En tant que Massorti  , nous avons les instruments intellectuels pour étudier des textes violents en les contextualisant. Un Juif Massorti   sait prendre ces textes avec distance tout en devenant encore plus compatissant et pacifiste. Comme Massorti  , nous considérons l’intégrisme comme un échec cuisant du Judaïsme, nous ouvrons la voie à d’autres façons de préserver notre précieuse spiritualité par une lecture anti fondamentaliste tout en respectant les commandements de la Tora. Nous devons comprendre et mettre en pratique les commandements de toujours chercher la justice, d’aimer l’étranger, de traiter tout être humain comme une créature à l’image de Dieu. Nous devons comprendre et appliquer le système d’interprétation et de réinterprétation qui nous permet de garder vivante notre tradition et qui est absolument vital aujourd’hui.

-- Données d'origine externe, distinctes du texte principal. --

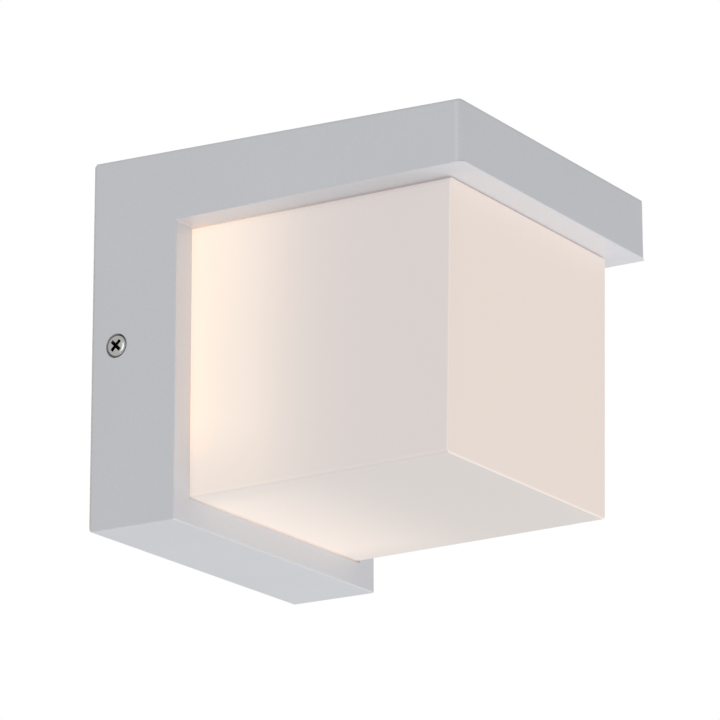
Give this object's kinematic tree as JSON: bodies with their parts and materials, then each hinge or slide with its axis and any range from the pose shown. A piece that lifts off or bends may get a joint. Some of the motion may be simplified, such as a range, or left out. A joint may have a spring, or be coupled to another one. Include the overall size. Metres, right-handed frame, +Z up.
{
  "type": "outdoor wall lantern",
  "caption": "Square-armed wall lantern: a cast L-shaped housing roofs an opal cube diffuser, hooks over a steel wall bracket and is held by side screws.",
  "frame": {"origin": "centre of the wall bracket's cable entry, on the wall plane", "axes": "+Y into the wall, so the lantern stands out towards -Y; +Z up; +X to the right of someone who faces the lantern"},
  "size_m": [0.114, 0.1333, 0.1187],
  "materials": {
    "silver_paint": "satin silver-grey powder paint with a fine texture on die-cast aluminium",
    "opal_acrylic": "moulded opal acrylic, satin outside, glowing warm white near the LEDs",
    "closed_cell_foam": "matt closed-cell foam strip",
    "silicone": "satin translucent silicone",
    "sheet_aluminium": "mill-finish sheet",
    "zinc_steel": "bright zinc plating",
    "stainless_steel": "bright stainless steel",
    "black_rubber": "matt black rubber",
    "white_solder_mask": "glossy white solder mask on an aluminium board",
    "led_phosphor": "yellow phosphor lens in a white package",
    "white_plastic": "fine-textured white polycarbonate",
    "green_solder_mask": "green solder mask on glass-fibre board",
    "transformer_tape": "yellow polyester tape over dark ferrite",
    "blue_can": "dark blue shrink sleeve",
    "black_component": "matt black sleeve",
    "brass": "bright machined brass",
    "green_paint": "green-dyed zinc plating",
    "red_insulation": "red PVC",
    "black_insulation": "black PVC",
    "white_insulation": "white PVC",
    "green_insulation": "green PVC"
  },
  "bodies": {
    "lantern": {"housing": "silver_paint", "diffuser": "opal_acrylic", "wall_gasket": "closed_cell_foam", "diffuser_gasket": "silicone", "heat_sink_plate": "sheet_aluminium", "heat_sink_screw_1": "zinc_steel", "heat_sink_screw_2": "zinc_steel", "heat_sink_screw_3": "zinc_steel", "heat_sink_screw_4": "zinc_steel", "led_board_screw_left": "zinc_steel", "led_board_screw_right": "zinc_steel", "driver_screw_left": "zinc_steel", "driver_screw_right": "zinc_steel", "terminal_block_screw": "zinc_steel", "earth_ring_terminal": "zinc_steel", "mounting_bracket": "zinc_steel", "lead_grommet": "black_rubber", "cable_grommet": "black_rubber", "led_board": "white_solder_mask", "led_package_01": "led_phosphor", "led_package_02": "led_phosphor", "led_package_03": "led_phosphor", "led_package_04": "led_phosphor", "led_package_05": "led_phosphor", "led_package_06": "led_phosphor", "led_package_07": "led_phosphor", "led_package_08": "led_phosphor", "led_package_09": "led_phosphor", "led_package_10": "led_phosphor", "led_package_11": "led_phosphor", "led_package_12": "led_phosphor", "driver_case": "white_plastic", "driver_cover": "white_plastic", "terminal_block": "white_plastic", "driver_board": "green_solder_mask", "driver_transformer": "transformer_tape", "driver_input_capacitor": "blue_can", "driver_output_capacitor": "black_component", "driver_choke": "black_component", "terminal_screw_supply_1": "brass", "terminal_screw_supply_2": "brass", "terminal_screw_supply_3": "brass", "terminal_screw_driver_1": "brass", "terminal_screw_driver_2": "brass", "terminal_screw_driver_3": "brass", "earth_screw": "green_paint", "bracket_earth_screw": "green_paint", "led_lead_positive": "red_insulation", "led_lead_negative": "black_insulation", "live_lead": "black_insulation", "neutral_lead": "white_insulation", "earth_lead": "green_insulation"},
    "left_screw_carrier": {"side_screw_washer_left": "black_rubber"},
    "left_screw": {"side_screw_left": "stainless_steel"},
    "right_screw_carrier": {"side_screw_washer_right": "black_rubber"},
    "right_screw": {"side_screw_right": "stainless_steel"}
  },
  "joints": [
    {"name": "left_screw_travel", "type": "slide", "parent": "lantern", "child": "left_screw_carrier", "axis": [-1, 0, 0], "range_m": [0, 0.00635]},
    {"name": "left_screw_turn", "type": "hinge", "parent": "left_screw_carrier", "child": "left_screw", "pos_m": [-0.0543, -0.0093, 0], "axis": [-1, 0, 0], "range_deg": [0, 2885]},
    {"name": "right_screw_travel", "type": "slide", "parent": "lantern", "child": "right_screw_carrier", "axis": [1, 0, 0], "range_m": [0, 0.00635]},
    {"name": "right_screw_turn", "type": "hinge", "parent": "right_screw_carrier", "child": "right_screw", "pos_m": [0.0543, -0.0093, 0], "axis": [1, 0, 0], "range_deg": [0, 2885]}
  ],
  "couplings": [
    {"joint": "left_screw_turn", "follows": "left_screw_travel", "rad_per_m": 7913.3},
    {"joint": "right_screw_turn", "follows": "right_screw_travel", "rad_per_m": 7913.3}
  ]
}
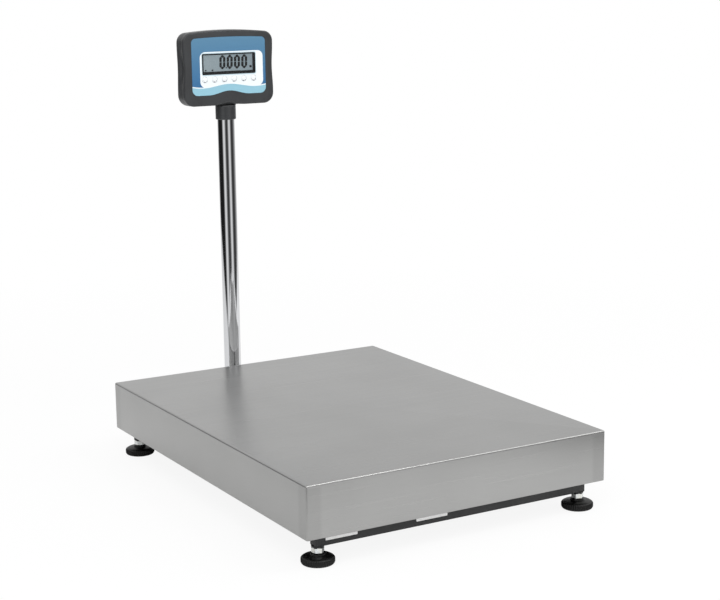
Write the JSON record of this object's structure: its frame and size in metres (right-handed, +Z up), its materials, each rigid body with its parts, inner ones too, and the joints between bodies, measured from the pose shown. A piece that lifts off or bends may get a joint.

Notre choix comme Juifs Massorti   est de préserver notre histoire, notre tradition, notre foi et de nous efforcer d’améliorer ce monde, afin que, malgré la violence perpétrée au nom de la religion, la nôtre ou d’autres, la paix et la concorde s’installent entre les hommes et que nous Juifs Massorti   ayons un rôle vital à jouer dans les progrès de notre monde.

Rabbin   Jeremy Gordon

Messages

Violence et religion

Au nom de la religion, que d’horreurs commises : inquisition, pogroms, croisades, conversions forcées sur tous les continents, guerre protestants/catholiques européens (encore frémissante en Irlande), massacres perpétuels en Afrique, guerres musulmans/boudhistes en Inde, génocide Tibétain actuel, Darfour, persécutions des non-musulmans et des non-religieux en terre d’Islam, sans compter sur toute la planète : le terrorisme par fanatisme religieux et les actes individuels de haine religieuse.
 Et si la religion faisait plus de mal que de bien à l’humanité ?
 Comment des gens extrêmement érudits dans leur foi respective deviennent-ils aussi sanguinaires au lieu de trouver la sagesse dans la piété ?

Ne mélangeons pas tout !

Une partie des conflits que vous citez n’ont rien de religieux et sont des conflits nationaux et économiques. La religion est souvent instrumentalisée pour servir d’autres causes.

Les idéologies laïques ont commis les pires massacres du 20e siècle, dans une dimension qu’aucune religion avait jamais imaginé.

Le fanatisme religieux peut en effet conduire au pire, comme tout fanatisme. Cependant, il ne faut pas oublier que les religions et plus particulièrement les spiritualités ont souvent poussé les hommes à des actions formidables.

Je ne crois pas que si on faisait le bilan, il devrait être négatif.

De toute façon, attention à la tendance moderne de la mémoire courte et de l’amalgame. Les religions et les spiritualités sont une très belle chose, le fanatisme reste à combattre absolument.